Record extracts:
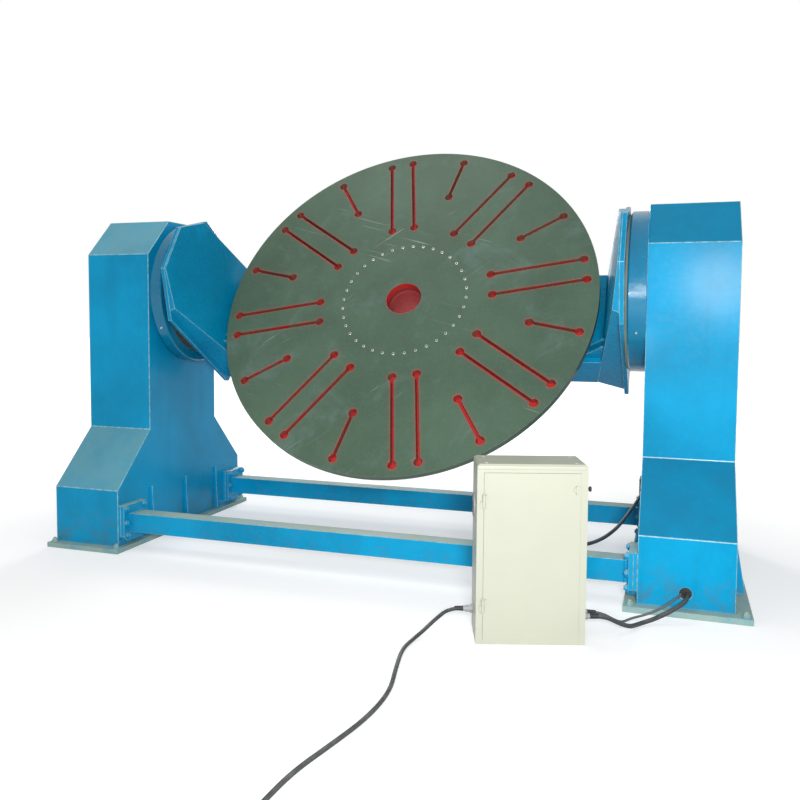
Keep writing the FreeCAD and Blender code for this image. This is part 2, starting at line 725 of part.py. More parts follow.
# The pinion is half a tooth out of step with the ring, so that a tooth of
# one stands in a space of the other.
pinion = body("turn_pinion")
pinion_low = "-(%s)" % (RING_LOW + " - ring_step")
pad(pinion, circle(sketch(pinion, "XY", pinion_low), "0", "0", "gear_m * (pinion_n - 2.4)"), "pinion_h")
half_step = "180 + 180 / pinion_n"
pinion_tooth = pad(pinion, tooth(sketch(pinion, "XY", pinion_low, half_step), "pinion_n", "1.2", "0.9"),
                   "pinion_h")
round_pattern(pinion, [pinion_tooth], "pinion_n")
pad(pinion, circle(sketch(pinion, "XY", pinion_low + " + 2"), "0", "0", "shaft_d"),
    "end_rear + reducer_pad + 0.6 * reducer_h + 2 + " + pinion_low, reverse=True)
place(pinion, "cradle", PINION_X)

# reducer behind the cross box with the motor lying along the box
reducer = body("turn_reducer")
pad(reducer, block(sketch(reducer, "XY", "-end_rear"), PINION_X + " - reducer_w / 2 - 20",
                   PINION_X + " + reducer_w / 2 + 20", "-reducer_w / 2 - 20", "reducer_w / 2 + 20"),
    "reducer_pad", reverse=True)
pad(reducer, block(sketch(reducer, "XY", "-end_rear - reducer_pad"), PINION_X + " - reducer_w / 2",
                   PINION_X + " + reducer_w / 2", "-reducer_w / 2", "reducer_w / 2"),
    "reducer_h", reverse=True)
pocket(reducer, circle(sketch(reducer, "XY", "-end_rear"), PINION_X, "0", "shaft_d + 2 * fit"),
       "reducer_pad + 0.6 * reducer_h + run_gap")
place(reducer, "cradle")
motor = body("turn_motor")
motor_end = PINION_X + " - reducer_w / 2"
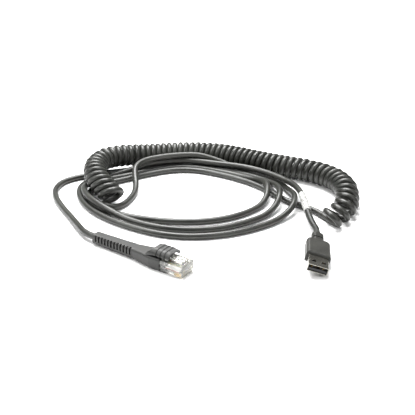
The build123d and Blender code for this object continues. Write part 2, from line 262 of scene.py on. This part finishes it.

What to work on: Your task is to quote all of the data word for word.

Completed exercise:
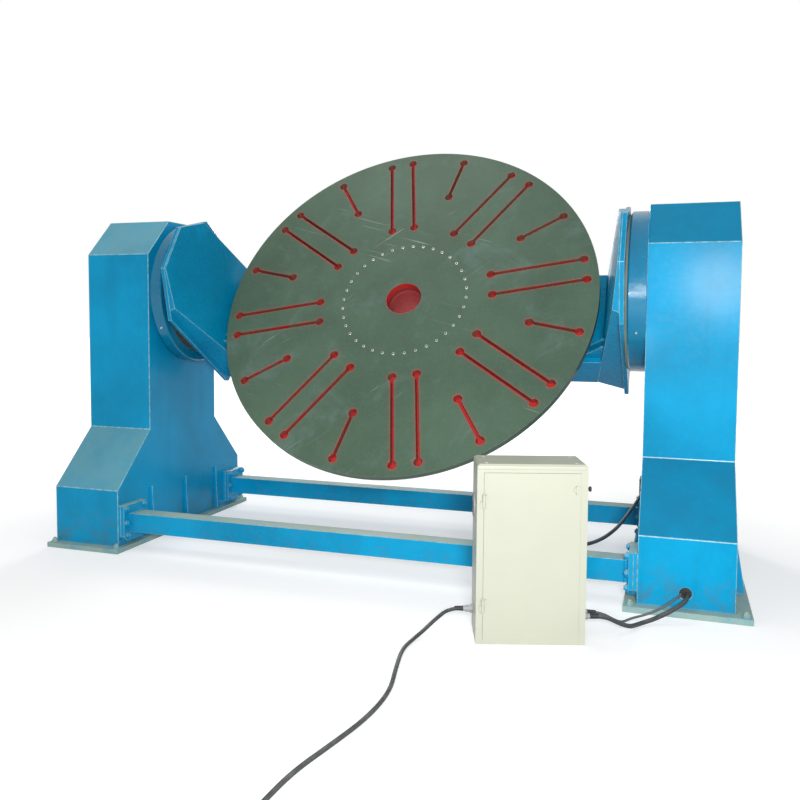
Keep writing the FreeCAD and Blender code for this image. This is part 2, starting at line 725 of part.py. More parts follow.
# The pinion is half a tooth out of step with the ring, so that a tooth of
# one stands in a space of the other.
pinion = body("turn_pinion")
pinion_low = "-(%s)" % (RING_LOW + " - ring_step")
pad(pinion, circle(sketch(pinion, "XY", pinion_low), "0", "0", "gear_m * (pinion_n - 2.4)"), "pinion_h")
half_step = "180 + 180 / pinion_n"
pinion_tooth = pad(pinion, tooth(sketch(pinion, "XY", pinion_low, half_step), "pinion_n", "1.2", "0.9"),
                   "pinion_h")
round_pattern(pinion, [pinion_tooth], "pinion_n")
pad(pinion, circle(sketch(pinion, "XY", pinion_low + " + 2"), "0", "0", "shaft_d"),
    "end_rear + reducer_pad + 0.6 * reducer_h + 2 + " + pinion_low, reverse=True)
place(pinion, "cradle", PINION_X)

# reducer behind the cross box with the motor lying along the box
reducer = body("turn_reducer")
pad(reducer, block(sketch(reducer, "XY", "-end_rear"), PINION_X + " - reducer_w / 2 - 20",
                   PINION_X + " + reducer_w / 2 + 20", "-reducer_w / 2 - 20", "reducer_w / 2 + 20"),
    "reducer_pad", reverse=True)
pad(reducer, block(sketch(reducer, "XY", "-end_rear - reducer_pad"), PINION_X + " - reducer_w / 2",
                   PINION_X + " + reducer_w / 2", "-reducer_w / 2", "reducer_w / 2"),
    "reducer_h", reverse=True)
pocket(reducer, circle(sketch(reducer, "XY", "-end_rear"), PINION_X, "0", "shaft_d + 2 * fit"),
       "reducer_pad + 0.6 * reducer_h + run_gap")
place(reducer, "cradle")
motor = body("turn_motor")
motor_end = PINION_X + " - reducer_w / 2"
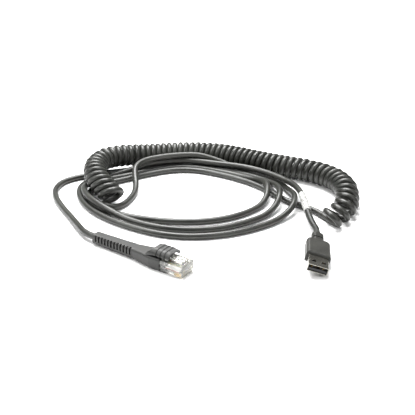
The build123d and Blender code for this object continues. Write part 2, from line 262 of scene.py on. This part finishes it.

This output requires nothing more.